Task instructions:
Each line below is to be written out in full, exactly as shown.

Dataset excerpt:
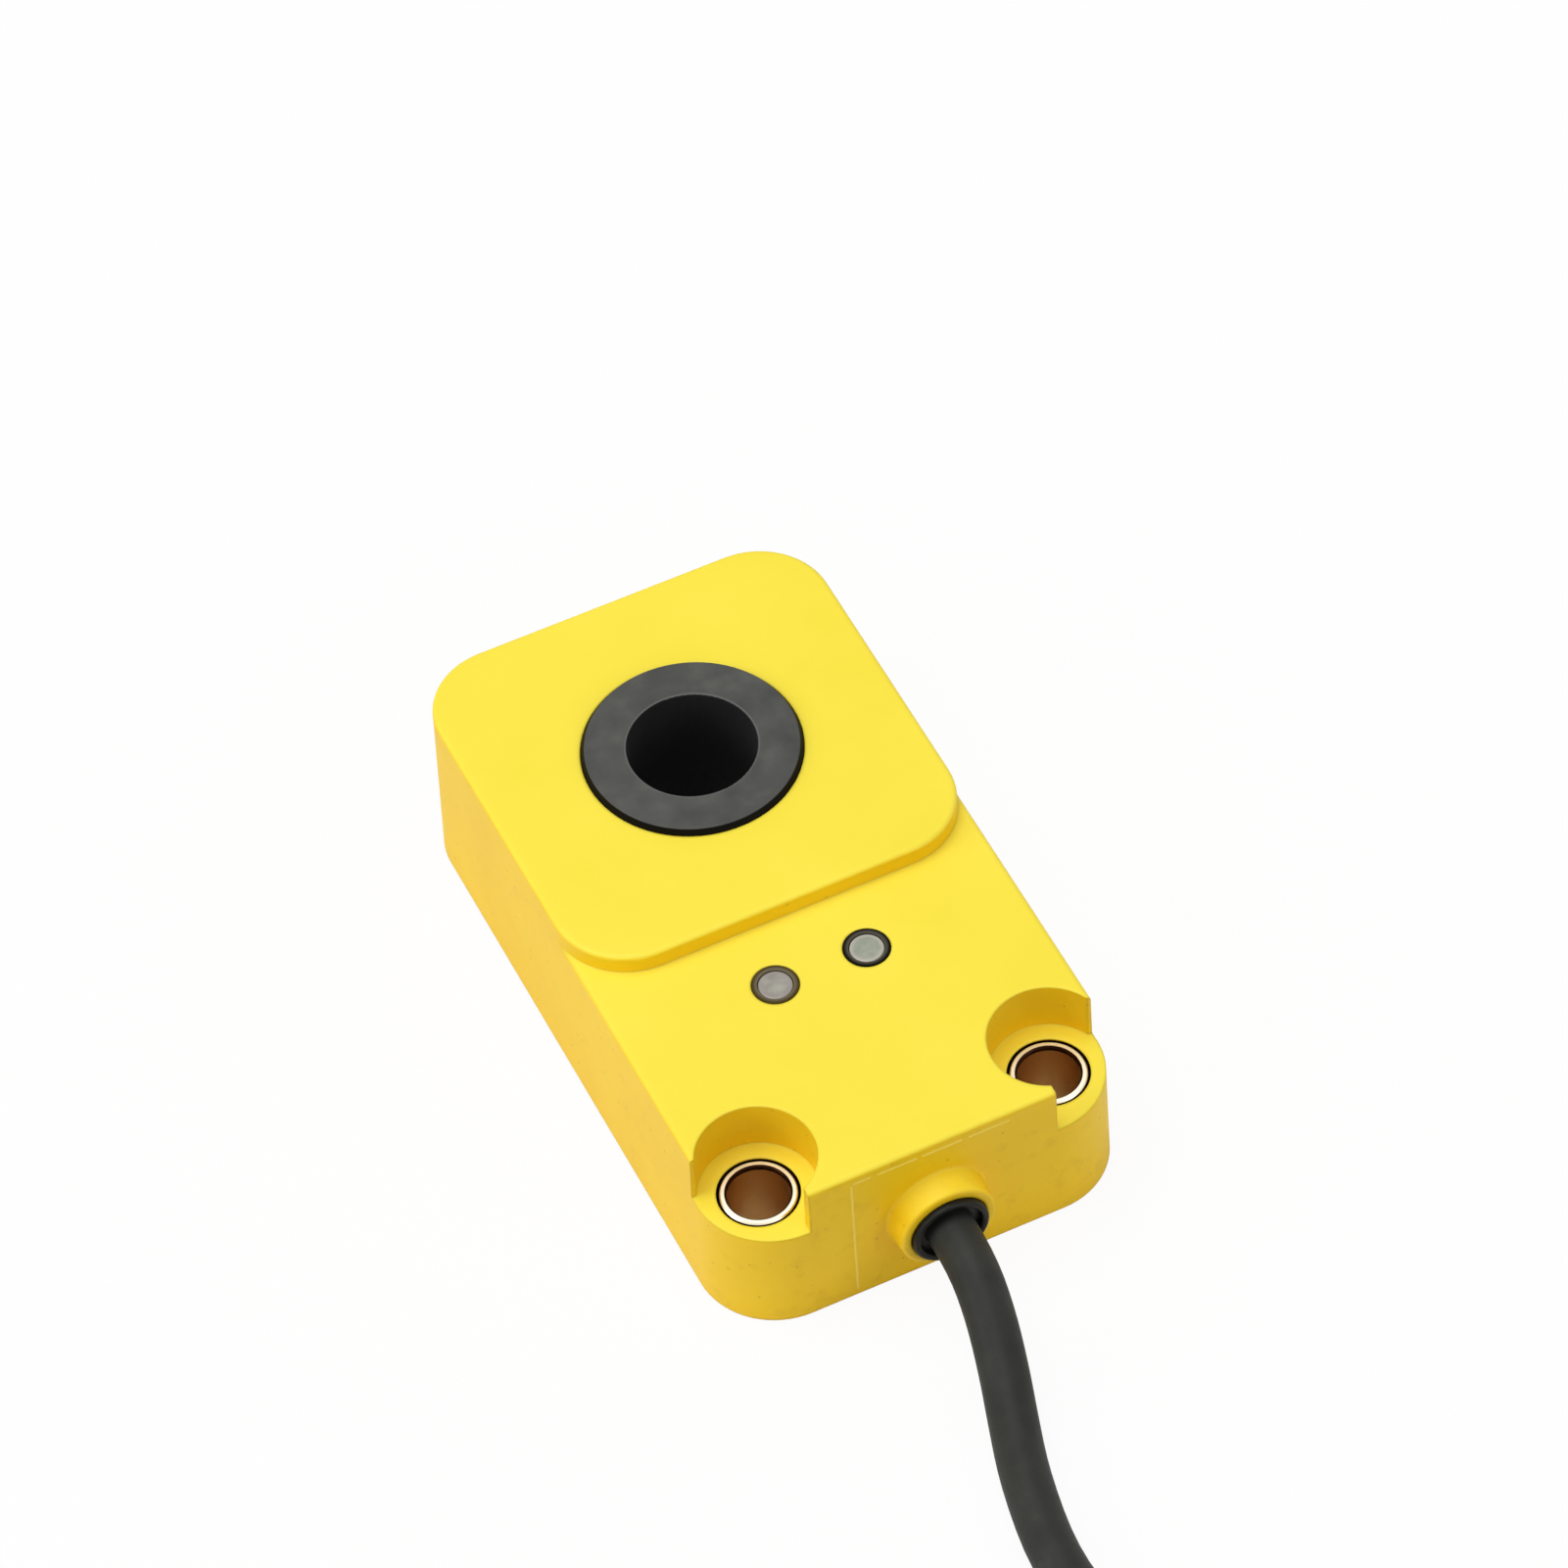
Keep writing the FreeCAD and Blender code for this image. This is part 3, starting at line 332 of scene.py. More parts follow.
def strand_mesh(before, end):
    """Twisted wires on from a core's end: wire k of a ring of radius R follows
    end + D s + R (cos f U + sin f V), f = f_k - 2 pi s / lay, with D the core's heading and
    U, V square to it; its skin lies a wire's radius round that line."""
    end = np.array(end)
    heading = end - np.array(before)
    heading /= np.linalg.norm(heading)
    side = np.cross(heading, (0, 0, 1.0))
    side /= np.linalg.norm(side)
    rise = np.cross(side, heading)
    radius = np.repeat(np.arange(len(RING_WIRES)) * 2 * WIRE, RING_WIRES)[:, None]
    phase = np.concatenate([np.arange(count) / count for count in RING_WIRES])[:, None]
    way = np.linspace(-SUNK, BARE, WIRE_STEPS)[None, :]
    turned = 2 * np.pi * (phase - way / LAY)
    lines = (end + heading * way[..., None] + radius[..., None] * (
        side * np.cos(turned)[..., None] + rise * np.sin(turned)[..., None]))
    skin = 2 * np.pi * np.arange(WIRE_SIDES) / WIRE_SIDES
    round_way = WIRE * (side * np.cos(skin)[:, None] + rise * np.sin(skin)[:, None])
    points = (lines[:, :, None, :] + round_way).reshape(-1, 3)
    index = np.arange(len(points)).reshape(len(phase), WIRE_STEPS, WIRE_SIDES)
    beside = np.roll(index, -1, axis=2)
    quads = np.stack([index[:, :-1], beside[:, :-1], beside[:, 1:], index[:, 1:]], axis=-1)
    return points, [*quads.reshape(-1, 4).tolist(), *index[:, 0].tolist(),
                    *index[:, -1, ::-1].tolist()]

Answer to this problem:
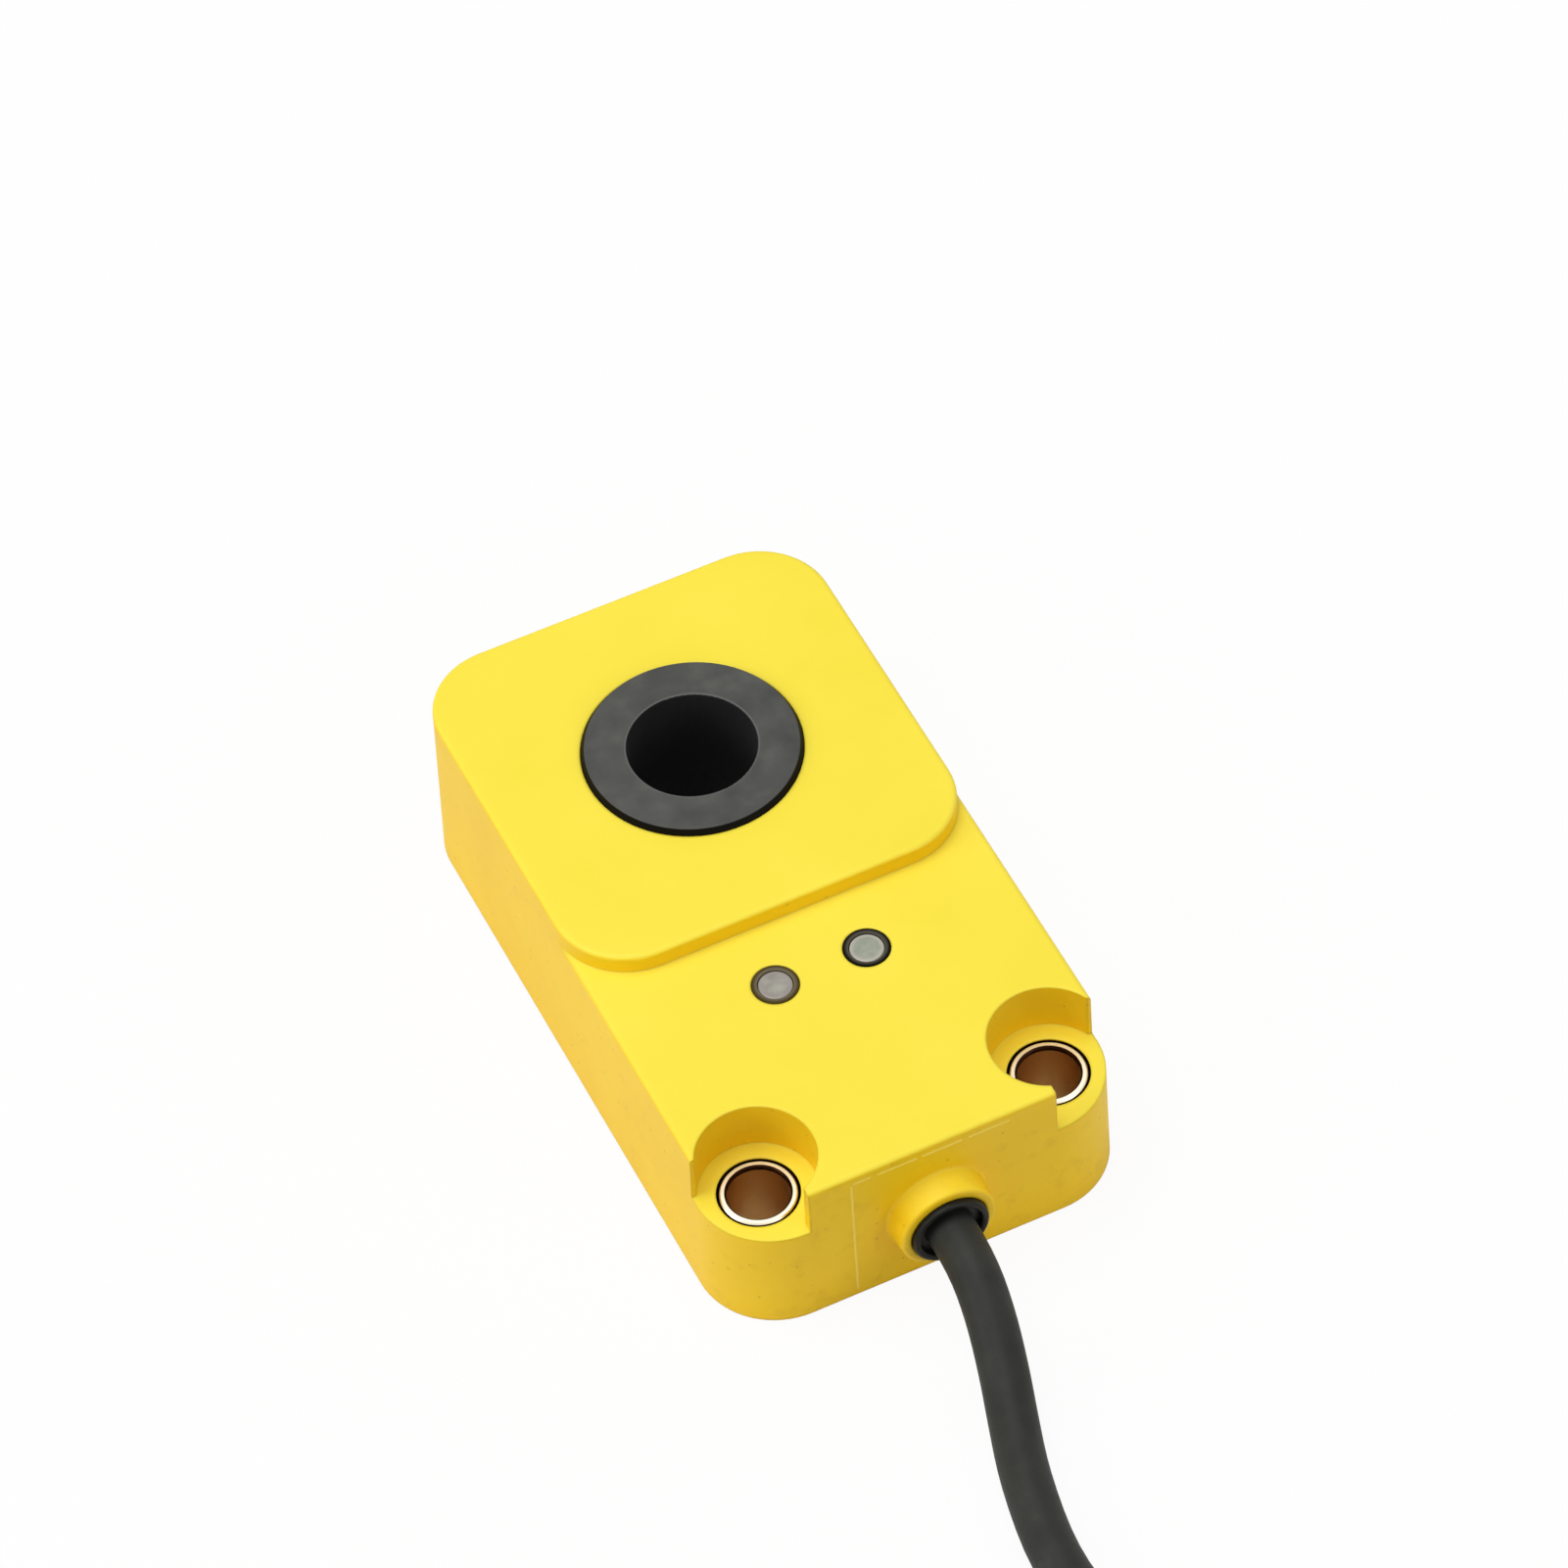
Keep writing the FreeCAD and Blender code for this image. This is part 3, starting at line 332 of scene.py. More parts follow.
def strand_mesh(before, end):
    """Twisted wires on from a core's end: wire k of a ring of radius R follows
    end + D s + R (cos f U + sin f V), f = f_k - 2 pi s / lay, with D the core's heading and
    U, V square to it; its skin lies a wire's radius round that line."""
    end = np.array(end)
    heading = end - np.array(before)
    heading /= np.linalg.norm(heading)
    side = np.cross(heading, (0, 0, 1.0))
    side /= np.linalg.norm(side)
    rise = np.cross(side, heading)
    radius = np.repeat(np.arange(len(RING_WIRES)) * 2 * WIRE, RING_WIRES)[:, None]
    phase = np.concatenate([np.arange(count) / count for count in RING_WIRES])[:, None]
    way = np.linspace(-SUNK, BARE, WIRE_STEPS)[None, :]
    turned = 2 * np.pi * (phase - way / LAY)
    lines = (end + heading * way[..., None] + radius[..., None] * (
        side * np.cos(turned)[..., None] + rise * np.sin(turned)[..., None]))
    skin = 2 * np.pi * np.arange(WIRE_SIDES) / WIRE_SIDES
    round_way = WIRE * (side * np.cos(skin)[:, None] + rise * np.sin(skin)[:, None])
    points = (lines[:, :, None, :] + round_way).reshape(-1, 3)
    index = np.arange(len(points)).reshape(len(phase), WIRE_STEPS, WIRE_SIDES)
    beside = np.roll(index, -1, axis=2)
    quads = np.stack([index[:, :-1], beside[:, :-1], beside[:, 1:], index[:, 1:]], axis=-1)
    return points, [*quads.reshape(-1, 4).tolist(), *index[:, 0].tolist(),
                    *index[:, -1, ::-1].tolist()]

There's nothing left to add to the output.